What this task involves:
Search the material below for the word "that" and copy every line in which it occurs.

Materials provided:
_ _ _
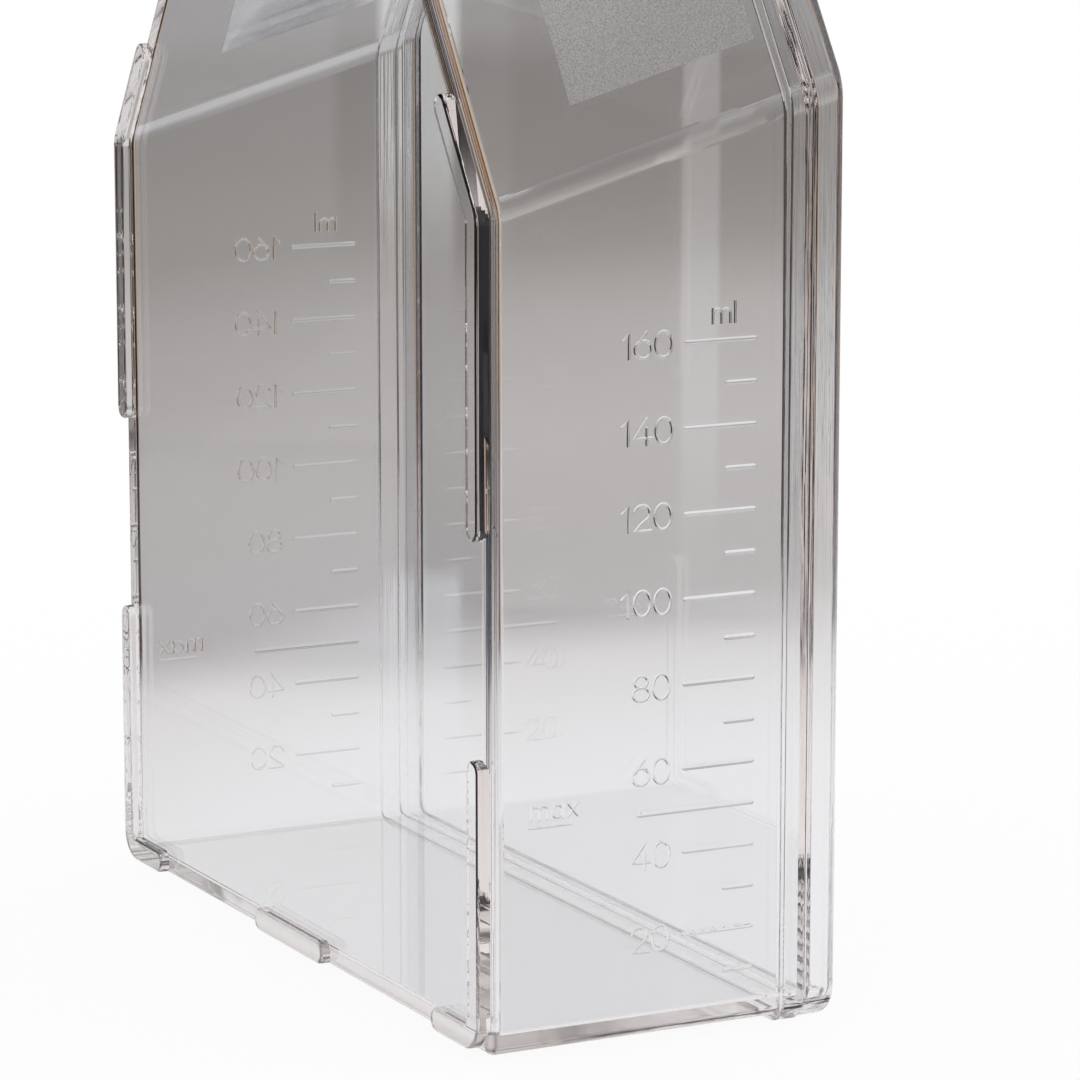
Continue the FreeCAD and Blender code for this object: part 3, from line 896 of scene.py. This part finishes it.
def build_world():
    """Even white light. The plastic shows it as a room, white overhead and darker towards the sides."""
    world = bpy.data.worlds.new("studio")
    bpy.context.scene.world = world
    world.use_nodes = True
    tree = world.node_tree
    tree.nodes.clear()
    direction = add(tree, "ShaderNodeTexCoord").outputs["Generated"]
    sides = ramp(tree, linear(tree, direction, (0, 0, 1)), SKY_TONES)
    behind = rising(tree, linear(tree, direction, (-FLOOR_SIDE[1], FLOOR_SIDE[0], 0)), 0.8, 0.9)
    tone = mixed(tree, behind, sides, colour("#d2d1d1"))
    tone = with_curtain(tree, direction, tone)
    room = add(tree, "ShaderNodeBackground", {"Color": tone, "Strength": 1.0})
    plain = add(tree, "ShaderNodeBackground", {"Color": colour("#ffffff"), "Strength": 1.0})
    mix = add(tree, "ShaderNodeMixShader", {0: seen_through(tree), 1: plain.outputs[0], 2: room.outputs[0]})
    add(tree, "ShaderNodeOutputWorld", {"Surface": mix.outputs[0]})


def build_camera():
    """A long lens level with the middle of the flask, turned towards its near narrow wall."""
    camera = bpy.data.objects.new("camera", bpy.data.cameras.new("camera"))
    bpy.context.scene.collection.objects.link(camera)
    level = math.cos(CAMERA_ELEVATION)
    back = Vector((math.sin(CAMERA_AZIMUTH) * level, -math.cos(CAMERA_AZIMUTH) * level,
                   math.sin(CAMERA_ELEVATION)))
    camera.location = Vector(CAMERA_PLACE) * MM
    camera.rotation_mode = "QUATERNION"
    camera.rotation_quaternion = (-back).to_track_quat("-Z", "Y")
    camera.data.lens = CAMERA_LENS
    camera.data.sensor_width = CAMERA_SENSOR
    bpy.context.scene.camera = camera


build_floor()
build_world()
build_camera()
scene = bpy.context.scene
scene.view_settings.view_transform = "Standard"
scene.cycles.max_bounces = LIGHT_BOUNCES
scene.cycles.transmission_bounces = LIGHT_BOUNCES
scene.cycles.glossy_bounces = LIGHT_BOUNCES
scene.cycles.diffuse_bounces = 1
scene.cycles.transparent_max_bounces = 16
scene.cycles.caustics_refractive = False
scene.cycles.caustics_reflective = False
_ _ _
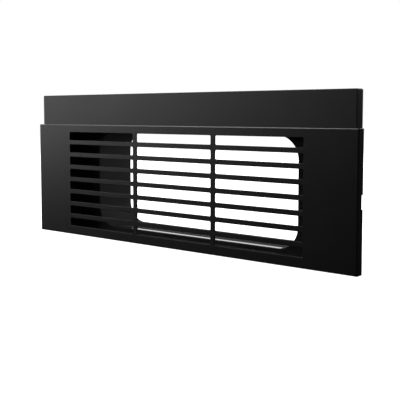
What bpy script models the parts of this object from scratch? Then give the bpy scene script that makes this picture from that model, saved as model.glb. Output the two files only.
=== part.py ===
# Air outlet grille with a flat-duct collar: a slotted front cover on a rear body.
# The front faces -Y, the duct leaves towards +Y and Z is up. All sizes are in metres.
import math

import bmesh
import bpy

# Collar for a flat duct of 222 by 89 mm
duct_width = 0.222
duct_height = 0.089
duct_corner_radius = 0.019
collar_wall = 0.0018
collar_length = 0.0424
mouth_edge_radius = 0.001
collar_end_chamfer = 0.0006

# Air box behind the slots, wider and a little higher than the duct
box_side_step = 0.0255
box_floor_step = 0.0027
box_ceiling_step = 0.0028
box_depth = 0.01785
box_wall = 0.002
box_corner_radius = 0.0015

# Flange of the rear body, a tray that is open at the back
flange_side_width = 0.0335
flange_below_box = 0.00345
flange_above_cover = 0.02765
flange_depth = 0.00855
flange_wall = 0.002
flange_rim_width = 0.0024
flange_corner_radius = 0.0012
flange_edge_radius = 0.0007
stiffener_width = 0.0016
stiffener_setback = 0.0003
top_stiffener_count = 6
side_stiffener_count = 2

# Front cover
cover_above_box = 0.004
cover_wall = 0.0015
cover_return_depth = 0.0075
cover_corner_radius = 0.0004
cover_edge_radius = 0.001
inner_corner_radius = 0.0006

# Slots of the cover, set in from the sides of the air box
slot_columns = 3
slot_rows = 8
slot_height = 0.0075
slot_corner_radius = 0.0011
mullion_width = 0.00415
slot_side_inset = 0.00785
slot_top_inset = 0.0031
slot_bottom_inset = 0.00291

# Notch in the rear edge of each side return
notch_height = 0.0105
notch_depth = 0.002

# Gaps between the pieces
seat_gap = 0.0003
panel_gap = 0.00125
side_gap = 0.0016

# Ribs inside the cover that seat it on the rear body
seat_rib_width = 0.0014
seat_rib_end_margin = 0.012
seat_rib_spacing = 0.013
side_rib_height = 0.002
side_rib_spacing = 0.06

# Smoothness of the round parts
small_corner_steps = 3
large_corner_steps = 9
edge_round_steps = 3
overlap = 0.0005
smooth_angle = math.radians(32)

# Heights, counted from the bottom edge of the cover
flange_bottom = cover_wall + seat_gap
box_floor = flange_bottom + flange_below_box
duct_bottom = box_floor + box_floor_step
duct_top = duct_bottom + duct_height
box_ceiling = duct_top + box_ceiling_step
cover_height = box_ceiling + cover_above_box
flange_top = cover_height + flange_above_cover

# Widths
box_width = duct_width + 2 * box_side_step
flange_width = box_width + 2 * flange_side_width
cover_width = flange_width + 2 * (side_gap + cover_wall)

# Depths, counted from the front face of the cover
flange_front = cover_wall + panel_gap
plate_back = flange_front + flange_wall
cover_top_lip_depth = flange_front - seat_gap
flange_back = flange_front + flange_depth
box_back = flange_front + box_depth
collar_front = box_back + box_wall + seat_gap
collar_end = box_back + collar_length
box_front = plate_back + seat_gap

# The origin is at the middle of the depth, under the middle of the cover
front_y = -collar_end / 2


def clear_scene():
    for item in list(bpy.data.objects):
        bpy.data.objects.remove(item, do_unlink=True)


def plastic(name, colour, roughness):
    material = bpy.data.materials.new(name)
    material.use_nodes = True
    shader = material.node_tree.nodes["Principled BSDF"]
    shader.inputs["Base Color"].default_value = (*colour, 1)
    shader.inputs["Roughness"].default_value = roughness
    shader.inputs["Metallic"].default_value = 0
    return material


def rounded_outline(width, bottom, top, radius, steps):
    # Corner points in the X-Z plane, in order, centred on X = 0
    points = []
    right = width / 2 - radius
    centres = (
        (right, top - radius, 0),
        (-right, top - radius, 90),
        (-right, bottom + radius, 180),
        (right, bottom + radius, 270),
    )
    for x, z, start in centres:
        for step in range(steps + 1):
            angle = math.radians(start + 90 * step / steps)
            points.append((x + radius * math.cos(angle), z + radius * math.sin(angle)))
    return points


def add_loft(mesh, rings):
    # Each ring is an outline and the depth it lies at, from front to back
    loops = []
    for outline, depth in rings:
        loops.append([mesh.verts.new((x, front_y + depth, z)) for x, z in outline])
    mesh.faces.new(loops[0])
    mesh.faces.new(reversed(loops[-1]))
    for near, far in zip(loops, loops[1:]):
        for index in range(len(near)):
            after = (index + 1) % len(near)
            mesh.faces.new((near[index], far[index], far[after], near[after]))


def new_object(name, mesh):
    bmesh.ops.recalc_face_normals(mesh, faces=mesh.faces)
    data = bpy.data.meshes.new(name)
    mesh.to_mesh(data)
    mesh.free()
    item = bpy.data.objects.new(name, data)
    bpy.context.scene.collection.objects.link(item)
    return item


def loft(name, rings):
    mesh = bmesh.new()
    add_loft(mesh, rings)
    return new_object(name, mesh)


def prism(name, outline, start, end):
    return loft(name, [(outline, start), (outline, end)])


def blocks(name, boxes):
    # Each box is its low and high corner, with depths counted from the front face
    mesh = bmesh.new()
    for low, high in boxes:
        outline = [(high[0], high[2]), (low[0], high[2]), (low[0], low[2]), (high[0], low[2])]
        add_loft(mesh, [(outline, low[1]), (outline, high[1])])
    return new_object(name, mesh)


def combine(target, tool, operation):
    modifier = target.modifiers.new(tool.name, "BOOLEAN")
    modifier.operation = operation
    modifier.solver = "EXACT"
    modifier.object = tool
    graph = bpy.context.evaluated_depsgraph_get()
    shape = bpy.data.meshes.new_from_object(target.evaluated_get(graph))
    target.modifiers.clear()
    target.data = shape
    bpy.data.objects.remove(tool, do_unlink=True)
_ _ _
Correct answer:
What bpy script models the parts of this object from scratch? Then give the bpy scene script that makes this picture from that model, saved as model.glb. Output the two files only.
# Flange of the rear body, a tray that is open at the back
# Ribs inside the cover that seat it on the rear body